The deposits appear to consist of GeS plates with different thicknesses preceding the growth of GeS nanowires and mixed-dimensional heterostructures and providing a substrate for their growth in the isolated concentric areas. The GeS plates are thicker at the center and gradually become thinner and inclined in different directions toward the periphery. SEM images show GeS nanowires and heterostructures growing vertically on these GeS plates. Our observations suggest that the presence of van der Waals crystals as support is a key requirement for the VLS growth of wires and mixed-dimensional heterostructures. However, on Au/Si substrates these GeS van der Waals plates are synthesized spontaneously only in very limited parts of the Si substrate (making it impossible to predict their position), and are inhomogeneous in thickness and orientation (hence carrying wires at random angles relative to the average substrate surface). The limiting factor determining the formation of GeS nanowires or mixed-dimensional heterostructures can therefore be identified as the spontaneous nucleation of GeS plates in small areas of the Si substrate, where they provide a van der Waals support for the subsequent epitaxial growth of VLS nanostructures.

SEM images show the presence of Au-rich catalyst particles with bright contrast on the surface of the GeS deposits and at nanowire tips. The presence of an Au-rich catalyst particle at every tip of the mixed-dimensional heterostructures supports the earlier finding that the growth of the GeS nanowires proceeds via the vapor–liquid–solid mechanism^22,24 while the formation of the plates can be explained by the direct incorporation of GeS molecules from the vapor phase at certain position along the nanowires. Such vapor–solid growth of the 2D plates attached to the sidewalls of nanowires has also been observed for mixed-dimensional heterostructures of GeS_1−xSe_x alloys, where it yields a different composition (x) of the plates compared to the VLS-grown wires.¹⁸

TEM investigation of the nanowires grown on Au/Si(100) confirms the presence and distribution of plates along their length (Fig. 2(a)–(c)). Electron diffraction shows that morphologically, the GeS nanowires and plates are longitudinally stacked with the GeS c-axis parallel to the nanowire axis (Fig. 2(d)). Consistent with previous results, a large majority of the GeS nanowires grown on Au/Si substrates show the presence of a single axial screw dislocation. The dislocation induces characteristic Eshelby twist, which manifests itself in gradual and continuous changes in nanobeam electron diffraction patterns along the nanowires, a telltale sign of the progressive rotation of the in-plane (a, b) planes around the nanowire axis (Fig. 2(d)),^19,25 independent of the presence of plates decorating the nanowires.
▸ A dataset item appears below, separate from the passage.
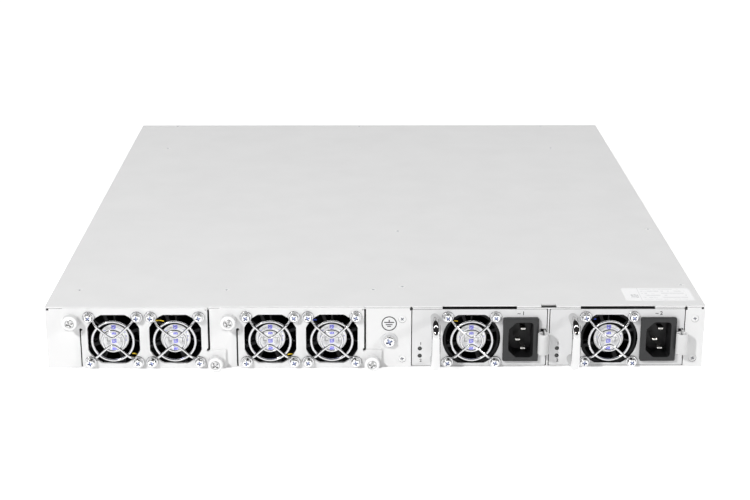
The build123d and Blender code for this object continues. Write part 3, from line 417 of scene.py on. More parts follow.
def effect(name, inputs, outputs, build):
    """Shader node group with named inputs and outputs, built once."""
    if name in bpy.data.node_groups:
        return bpy.data.node_groups[name]
    tree = bpy.data.node_groups.new(name, "ShaderNodeTree")
    for label, default in inputs.items():
        socket = tree.interface.new_socket(label, in_out="INPUT", socket_type="NodeSocketFloat")
        socket.default_value = default
    for label in outputs:
        tree.interface.new_socket(label, in_out="OUTPUT", socket_type="NodeSocketFloat")
    wiring = Wiring(tree)
    source = tree.nodes.new("NodeGroupInput")
    sink = tree.nodes.new("NodeGroupOutput")
    for label, value in build(wiring, source.outputs).items():
        wiring.put(value, sink.inputs[label])
    return tree


def grain_effect():
    """Fine grain of a sprayed or moulded skin, with a slow drift of its shade and polish."""
    def build(w, given):
        place = w.object_place()
        fine = w.noise(place, given["Scale"], 4.0, 0.6)
        slow = w.noise(place, w.times(given["Scale"], 0.02), 2.0)
        shade = w.span(slow, 0.3, 0.7, w.minus(1.0, given["Drift"]), 1.0)
        polish = w.times(w.minus(fine, 0.5), given["Polish"])
        return {"Height": fine, "Shade": shade, "Polish": polish}
    return effect("skin_grain", {"Scale": 1500.0, "Drift": 0.03, "Polish": 0.12},
                  ("Height", "Shade", "Polish"), build)


def smudge_effect():
    """Mask of soft handling smudges with thin scuffs."""
    def build(w, given):
        place = w.object_place()
        cloud = w.span(w.noise(place, given["Scale"], 5.0, 0.65), 0.52, 0.75)
        long_place = w.stretch(place, (8.0, 1.0, 60.0))
        lines = w.span(w.noise(long_place, w.times(given["Scale"], 2.2), 6.0, 0.7), 0.64, 0.70)
        mask = w.plus(w.times(cloud, 0.7), w.times(lines, 0.3), clamp=True)
        return {"Mask": mask}
    return effect("handling_smudges", {"Scale": 22.0}, ("Mask",), build)


def brush_effect():
    """Fine drawn lines along X, as on rolled or plated sheet."""
    def build(w, given):
        place = w.stretch(w.object_place(), (0.04, 1.0, 1.0))
        lines = w.noise(place, given["Scale"], 3.0, 0.5)
        spots = w.noise(w.object_place(), w.times(given["Scale"], 0.06), 3.0)
        return {"Lines": lines, "Spots": spots}
    return effect("drawn_lines", {"Scale": 4000.0}, ("Lines", "Spots"), build)


def begin_material(name):
    """Empty material: its wiring, its Principled shader and the material."""
    material = bpy.data.materials.new(name)
    material.use_nodes = True
    tree = material.node_tree
    tree.nodes.clear()
    wiring = Wiring(tree)
    shader = wiring.node("BsdfPrincipled")
    sink = wiring.node("OutputMaterial")
    tree.links.new(shader.outputs[0], sink.inputs[0])
    return wiring, shader, material


def place_effect(wiring, group, **values):
    """Places an effect group in a material with its own values."""
    made = wiring.node("Group", node_tree=group)
    for key, value in values.items():
        made.inputs[key.capitalize()].default_value = value
    return made.outputs


def colour(values):
    """Colour with full alpha."""
    return (*values, 1.0)


def skin_material(name, base, roughness, scale, depth, metallic=0.0, smudge=0.06, polish=0.12,
                  strength=0.35, gloss=0.5, hidden=None):
    """Sprayed, moulded or plated skin: base colour with drift, fine grain and faint smudges.

    The shade box (low, high, colour) gives the surface inside it one plain colour: painted shade, not the
    skin's own colour.
    """
    w, shader, material = begin_material(name)
    grain = place_effect(w, grain_effect(), scale=scale, polish=polish)
    marks = place_effect(w, smudge_effect(), scale=22.0)
    shaded = w.mix(1.0, colour(base), grain["Shade"], "MULTIPLY")
    dark = tuple(0.82 * value for value in base)
    outside = w.mix(w.times(marks["Mask"], smudge * 2), shaded, colour(dark))
    if hidden:
        # painted shade: inside the box the skin's colour gives way to the box's plain shade colour
        mask = 1.0
        for axis, low, high in zip(w.axes(w.object_place()), *hidden[:2]):
            mask = w.times(mask, w.between(axis, low, high))
        outside = w.mix(mask, outside, colour(hidden[2]))
    w.put(outside, shader.inputs["Base Color"])
    rough = w.plus(w.plus(grain["Polish"], roughness),
                  w.times(marks["Mask"], smudge), clamp=True)
    w.put(rough, shader.inputs["Roughness"])
    w.put(w.bump(grain["Height"], strength, depth), shader.inputs["Normal"])
    shader.inputs["Metallic"].default_value = metallic
    shader.inputs["Specular IOR Level"].default_value = gloss
    return material


def plate_material(name, base, roughness, scale=4000.0):
    """Plated sheet or turned metal with fine drawn lines and soft spots."""
    w, shader, material = begin_material(name)
    lines = place_effect(w, brush_effect(), scale=scale)
    pale = tuple(min(1.0, 1.12 * value) for value in base)
    w.put(w.mix(lines["Spots"], colour(base), colour(pale)), shader.inputs["Base Color"])
    rough = w.plus(w.times(lines["Lines"], 0.16), roughness - 0.08)
    w.put(rough, shader.inputs["Roughness"])
    w.put(w.bump(lines["Lines"], 0.25, 0.00002), shader.inputs["Normal"])
    shader.inputs["Metallic"].default_value = 1.0
    return material


def board_material(name, base):
    """Solder mask with fine copper traces that show through as slightly lighter lines."""
    w, shader, material = begin_material(name)
    place = w.object_place()
    brick = w.node("TexBrick")
    w.put(place, brick.inputs["Vector"])
    brick.inputs["Scale"].default_value = 140.0
    brick.inputs["Mortar Size"].default_value = 0.06
    trace = w.minus(1.0, brick.outputs["Fac"])
    pale = tuple(min(1.0, 1.7 * value + 0.01) for value in base)
    w.put(w.mix(trace, colour(base), colour(pale)), shader.inputs["Base Color"])
    grain = place_effect(w, grain_effect(), scale=900.0)
    w.put(w.plus(grain["Polish"], 0.32), shader.inputs["Roughness"])
    w.put(w.bump(trace, 0.3, 0.00003), shader.inputs["Normal"])
    return material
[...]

Fig. 2 Twist in Au-catalyzed GeS mixed-dimensional heterostructures synthesized on Si(100). (a)–(c) TEM images of characteristic GeS nanowires decorated with multiple plates at different positions grown over Au catalyst at a substrate temperature of 300 °C (dispersed on lacey carbon support). (c) Segment of a nanowire with small plates along which a sequence of 300 nanobeam electron diffraction patterns were measured. Arrows indicate the positions at which the nanowire is viewed along particular zone axes with indices [h k l]. (d) Selected nanobeam electron diffraction patterns at the positions marked by arrows in (c).The diffraction patterns denote the actual zone axis: [320], [110], [010] and [130], of the nanowire and show progressive twist of the (a, b) crystal axes along the nanowires between the plates.
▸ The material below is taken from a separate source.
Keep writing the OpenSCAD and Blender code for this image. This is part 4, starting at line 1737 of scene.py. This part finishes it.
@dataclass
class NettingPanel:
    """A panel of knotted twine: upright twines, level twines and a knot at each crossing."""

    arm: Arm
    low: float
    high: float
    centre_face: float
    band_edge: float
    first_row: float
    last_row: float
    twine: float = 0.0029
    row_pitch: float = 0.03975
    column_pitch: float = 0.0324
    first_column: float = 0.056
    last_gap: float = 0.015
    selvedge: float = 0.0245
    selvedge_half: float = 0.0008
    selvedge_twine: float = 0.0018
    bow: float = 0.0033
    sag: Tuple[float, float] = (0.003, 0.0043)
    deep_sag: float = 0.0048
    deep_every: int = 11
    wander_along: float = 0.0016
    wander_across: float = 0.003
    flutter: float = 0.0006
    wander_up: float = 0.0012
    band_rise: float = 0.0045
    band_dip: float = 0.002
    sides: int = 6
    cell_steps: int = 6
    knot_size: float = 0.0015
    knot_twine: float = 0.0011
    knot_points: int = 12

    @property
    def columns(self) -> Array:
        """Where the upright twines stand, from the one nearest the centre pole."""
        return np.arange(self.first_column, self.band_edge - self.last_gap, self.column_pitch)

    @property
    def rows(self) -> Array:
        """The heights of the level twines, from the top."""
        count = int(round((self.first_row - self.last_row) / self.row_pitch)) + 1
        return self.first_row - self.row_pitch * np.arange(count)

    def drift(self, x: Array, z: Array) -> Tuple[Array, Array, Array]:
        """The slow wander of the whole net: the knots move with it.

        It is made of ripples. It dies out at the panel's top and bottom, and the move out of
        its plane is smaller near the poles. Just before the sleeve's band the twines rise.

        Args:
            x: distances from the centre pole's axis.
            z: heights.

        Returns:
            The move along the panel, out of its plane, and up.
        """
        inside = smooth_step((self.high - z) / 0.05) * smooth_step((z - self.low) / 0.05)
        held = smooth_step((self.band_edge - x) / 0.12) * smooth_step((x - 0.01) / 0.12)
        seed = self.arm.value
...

2.2. GeS nanowires and mixed-dimensional heterostructures grown on Au/SnSe/mica

GeS growth was further carried out on Au-covered SnSe films on mica. Growth on SnSe without Au did not result in any nanowire growth. The SnSe films were prepared in a separate reactor – for details see the Materials and Methods section below. Combined imaging using optical microscopy, SEM, and AFM shows that SnSe deposition on mica substrates results in formation of quasi continuous layers composed of individual, partially overlapping SnSe flakes (Fig. 3). The size of the SnSe flakes typically ranges between 10–30 µm. The flakes coalesce, attach, and overgrow one another forming a continuous film. Polarized optical microscopy (Fig. 3(a)) shows repeated areas with the same contrast, indicating fused flakes with the same orientation and similar height. SEM (Fig. 3(b)) and AFM imaging (Fig. 3(c)) confirm the quasi-continuous nature of the van der Waals layers with flat basal-plane surfaces and typical height difference between consecutive levels in the range of 20–100 nm, correlated with the typical thickness of the intergrown flakes. The quasi-continuous SnSe film provides a large, flat van der Waals surface for the deposition of the 2 nm Au film and the subsequent GeS nanowires growth.
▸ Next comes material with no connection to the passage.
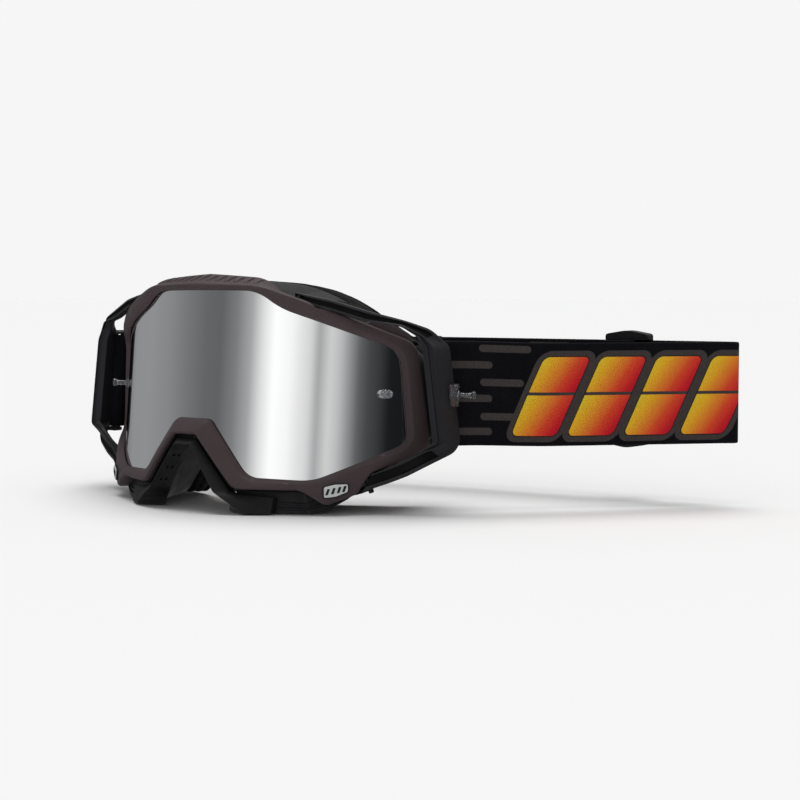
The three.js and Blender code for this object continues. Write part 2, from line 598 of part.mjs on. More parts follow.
// ---------------------------------------------------------------- adjuster
const SLIDER = { length: 20, height: 51.8, shoulder: 1.7 };
function slider() {
  const half = SLIDER.height / 2;
  const window = STRAP_W / 2 + 0.3;
  const outline = new THREE.Shape([
    [-SLIDER.length / 2, -half + SLIDER.shoulder], [0, -half], [SLIDER.length / 2, -half + SLIDER.shoulder],
    [SLIDER.length / 2, half - SLIDER.shoulder], [0, half], [-SLIDER.length / 2, half - SLIDER.shoulder],
  ].map(([x, z]) => new THREE.Vector2(x, z)));
  const outerFace = STRAP_T / 2 + GAP;
  const innerFace = -(layer + STRAP_T / 2 + GAP + SLIDER_BAR.thickness);
  const depth = outerFace + 1.8 - innerFace;
  const plate = new THREE.ExtrudeGeometry(outline, { depth, bevelEnabled: false })
    .rotateX(Math.PI / 2).translate(0, outerFace + 1.8, 0);
  const opening = box(SLIDER.length + 2, depth + 2, 2 * window, 0, innerFace + depth / 2, 0);
  const sideBar = (x) => box(3.4, 1.8, 2 * window + 1, x, outerFace + 0.9, 0);
  const middle = box(SLIDER_BAR.width, SLIDER_BAR.thickness, 2 * window + 1, 0, innerFace + SLIDER_BAR.thickness / 2, 0);
  return join(cut(plate, opening), sideBar(8.3), sideBar(-8.3), middle);
}

// ---------------------------------------------------------------- assembly
function piece(name, geometry, look) {
  const mesh = new THREE.Mesh(geometry, materials[look]);
  mesh.name = name;
  return mesh;
}

const shell = new THREE.Group(); // everything that leans back with the lens
shell.rotation.x = -LEAN;
shell.position.z = EYE_LEVEL;
shell.add(
  piece("front_frame", frontFrame(), "shell"),
  piece("rear_frame", rearFrame(), "black_plastic"),
  piece("lens", lens(), "lens"),
  piece("nose_guard", noseGuard(), "black_plastic"),
);
let foamStart = GAP;
for (const [name, thickness] of FOAM_LAYERS) {
  shell.add(piece(name, foamRing(foamStart, thickness), "foam"));
  foamStart += thickness;
}
const brow = ventFoam(2, [0.2, 0.92]);
for (const [side, sign] of [["left", 1], ["right", -1]]) {
  const facing = (geometry) => (sign > 0 ? geometry : mirrored(geometry));
  shell.add(
    piece(`lens_post_${side}`, lensPost(sign), "clear_post"),
    piece(`badge_${side}`, badge(sign), "badge"),
    piece(`brow_vent_foam_${side}`, facing(brow), "foam"),
  );
}

const harness = new THREE.Group(); // outriggers and strap stand level
const arm = outrigger();
const armPost = outriggerPost();
const pins = pivotPins();
for (const [side, sign] of [["left", 1], ["right", -1]]) {
  const facing = (geometry) => (sign > 0 ? geometry : mirrored(geometry));
  harness.add(
    piece(`outrigger_${side}`, facing(arm), "black_plastic"),
    piece(`outrigger_post_${side}`, facing(armPost), "clear_post"),
    piece(`pivot_pin_upper_${side}`, facing(pins[0]), "clear_post"),
    piece(`pivot_pin_lower_${side}`, facing(pins[1]), "clear_post"),
  );
}
harness.add(piece("strap_band", strapBand(), "strap"), piece("strap_return", strapReturn(), "strap"));
const adjuster = piece("strap_slider", slider(), "black_plastic");
adjuster.position.set(SLIDER_AT.x, SLIDER_AT.y, STRAP_Z - hang([SLIDER_AT.x, SLIDER_AT.y]).sag);
adjuster.rotation.z = runAngle;
harness.add(adjuster);

const goggles = new THREE.Group();
goggles.add(shell, harness);
const middle = new THREE.Box3().setFromObject(goggles, true).getCenter(new THREE.Vector3());
goggles.position.set(-middle.x, -middle.y, 0); // the origin is under the middle of the whole thing

export default goggles;
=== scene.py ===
"""Motocross goggles: the looks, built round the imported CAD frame.

Shapes are worked out in millimetres, in one of two sets of axes. The level axes have the
lens axis at x = y = 0 and the surface it all stands on at z = 0. The leaning axes are the
same turned back with the lens, with z = 0 at eye level.
"""
import json
import math

import bpy
import bmesh
import numpy as np
from mathutils import Matrix, Vector, noise


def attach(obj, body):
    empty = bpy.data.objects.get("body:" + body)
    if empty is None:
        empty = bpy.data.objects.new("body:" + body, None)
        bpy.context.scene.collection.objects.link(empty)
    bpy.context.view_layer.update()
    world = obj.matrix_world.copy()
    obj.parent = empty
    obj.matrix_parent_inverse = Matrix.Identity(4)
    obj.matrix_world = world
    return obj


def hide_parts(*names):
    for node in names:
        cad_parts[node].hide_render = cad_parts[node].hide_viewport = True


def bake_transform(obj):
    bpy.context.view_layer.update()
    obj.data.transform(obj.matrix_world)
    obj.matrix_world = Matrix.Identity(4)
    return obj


# ------------------------------------------------------------ sizes, in millimetres
EYE_LEVEL = 39.5
LEAN = math.radians(5.3)
LENS_R = 92.0
LENS_T = 1.2
GAP = 0.3
FRONT_R = 95.4
SEAM_R = 86.5
SHROUD_R = 90.0
FACE_Y = -66.0
FACE_CURVE = 168.0
STRAP_W = 43.0
STRAP_T = 1.5
STRAP_SAG = 1.0
STRAP_Z = 49.2
POST_R = 1.8
POST_IN = 7.6
POST_Y = -45.0
BAR_LEAN = 0.135
PIVOT_UPPER = np.array([43.0, -75.6, 87.4])
PIVOT_LOWER = np.array([69.0, -65.0, 14.0])
SWING_STEPS = (-6, -3, 0, 4, 8)
WEB_TOP = 72.6
WEB_FRONT, WEB_REAR = -50.4, -45.6

# ------------------------------------------------------------ the frame
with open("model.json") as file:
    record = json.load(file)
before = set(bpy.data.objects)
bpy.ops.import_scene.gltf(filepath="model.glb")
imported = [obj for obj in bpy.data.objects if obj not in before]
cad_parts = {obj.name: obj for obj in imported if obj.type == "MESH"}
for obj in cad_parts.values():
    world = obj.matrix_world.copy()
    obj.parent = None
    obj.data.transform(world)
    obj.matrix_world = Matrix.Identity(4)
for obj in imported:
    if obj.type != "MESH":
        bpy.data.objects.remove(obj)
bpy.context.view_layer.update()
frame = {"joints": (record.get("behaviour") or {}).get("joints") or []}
hinge = next(j["pos_m"] for j in frame["joints"] if j["name"] == "outrigger_left_swing")
ORIGIN = np.array([hinge[0] * 1000 - PIVOT_LOWER[0], hinge[1] * 1000 - PIVOT_LOWER[1], 0.0])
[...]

Fig. 3 Morphology of SnSe van der Waals support films grown on mica. (a) Polarized optical microscopy of a characteristic SnSe film on mica grown at 570 °C. (b) SEM and (c) AFM images of the SnSe films. Optical, SEM, and AFM imaging of the SnSe films shows that they consist of stacked individual plates with lateral sizes of 10–20 µm, whose top surfaces are terminated by the flat basal plane. The consecutive layers of the films form by merging of plates, frequently leaving isolated individual plates on the top surface.

GeS growth on the Au/SnSe films on mica results in formation of dense forests of GeS nanostructures that cover the entire substrate (Fig. 4(a)). This is a major difference to the growth on Si substrates where, as discussed above, GeS plates supporting GeS nanostructures form only in small, sparse circular areas of the support (Fig. 1). The forests consist of mixed-dimensional nanowire-plate heterostructures, as seen in higher magnification SEM images (Fig. 4(b)–(d)). EDS measurements in SEM confirm that the heterostructures consist of pure GeS (Fig. 4(e)).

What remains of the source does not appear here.